Check this has worked by changing the colour to something pale/light so that you can see the cut lines.

How easy was that?! Much simpler than it was a few years ago!

Part 2: Add your name into a star shape

It’s a similar process to add your name inside the middle of a shape, rather than combining it with the outline edge as we did above.

Here’s how to add a name inside a star in Cricut Design Space.

Type out your name, choose a suitable font and create a star under the “Shapes” button.

Select the star shape and click “Offset”. Give the start an offset that is a similar width to your word and press Apply.

Slice the two star layers and delete the filled-in star shapes so that you are left with just the outline.

Drag the name or word over the star and size it to fit.

Make sure that the word is touching the outline of the star on each side, but not going over the edge.

Select them both and press Combine > Unite to join the layers into one continuous shape.

Custom shapes in Cricut Design Space

I hope you enjoyed this tutorial on how to add words into shape outlines.

If you’ve been wondering “how do you put words in a heart shape”, then this should have answered all your questions!

Once you’ve tried it a couple of times, you’ll be whipping up custom designs in no time at all!

Here’s another example of how a word can be added into a shape outline, this time I put the word “Cricut” into the side of a star:

There are lots of things you can use these designs for.

For example, you could cut them from adhesive vinyl or heat transfer vinyl to add personalisation to tote bags, gift bags, clothing, notebooks and more.

Remember to check your vinyl instructions before cutting to see if you need to mirror the design.

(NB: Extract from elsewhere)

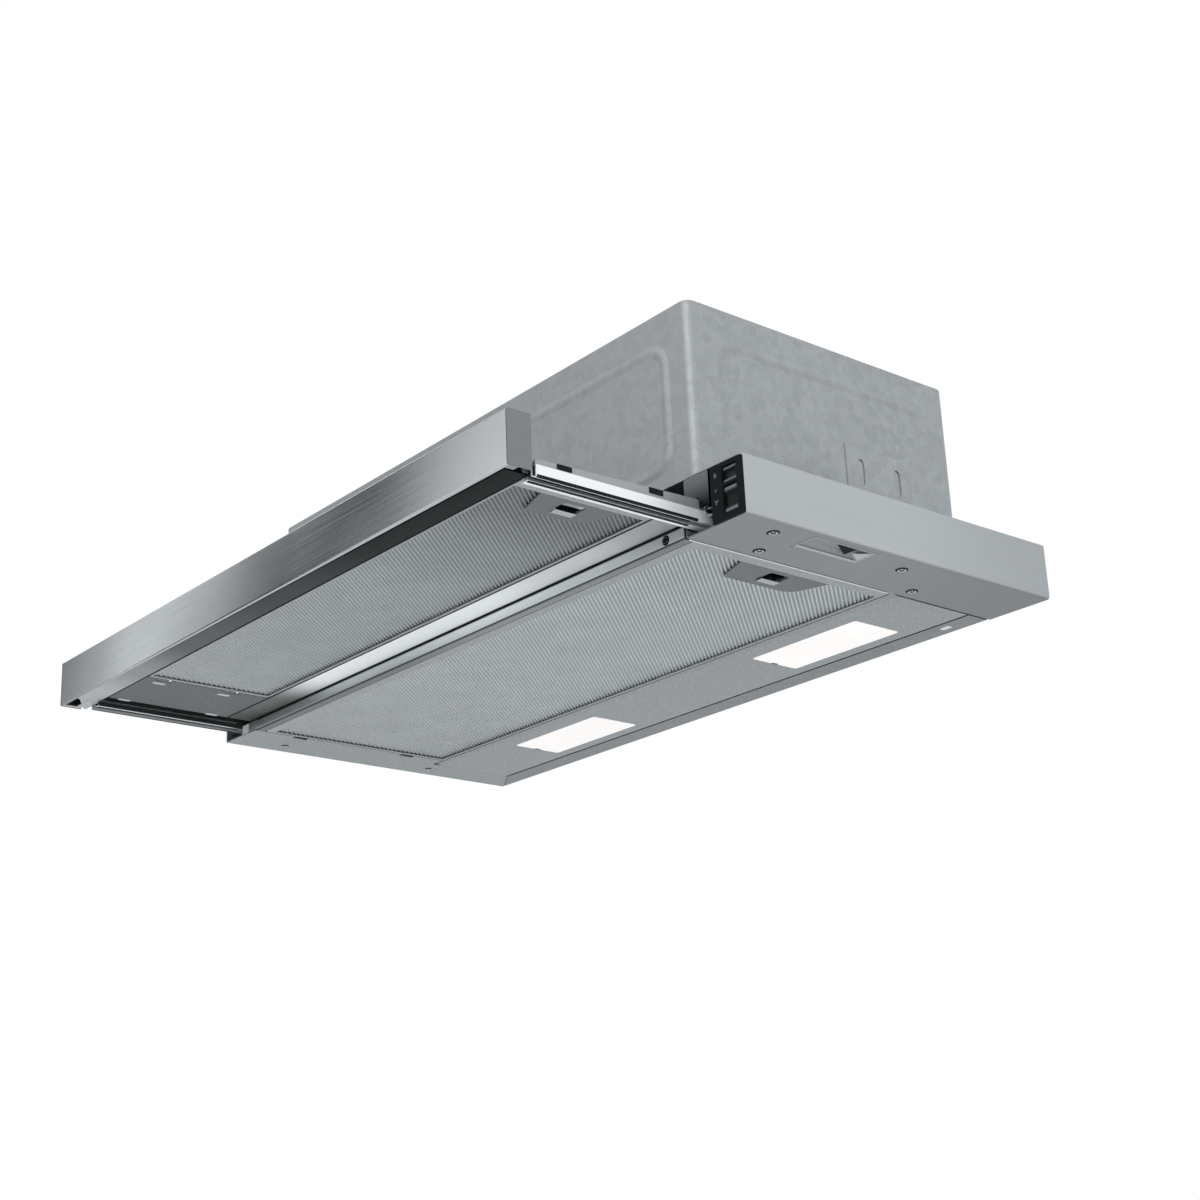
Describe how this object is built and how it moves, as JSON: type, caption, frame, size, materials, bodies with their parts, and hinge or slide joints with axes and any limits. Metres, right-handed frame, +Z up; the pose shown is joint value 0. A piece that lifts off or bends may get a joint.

Here’s how my name looks cut from gold holographic heat transfer vinyl.

And here’s how it looks ironed on to my notebook. I’m not sure the colour I chose stands out too well – perhaps it would have been better with a thin white offset layer to iron on first, to make the gold show up a little more.

You could also cut the shapes from cardstock and use them for greetings cards or scrapbook pages for an extra personal touch.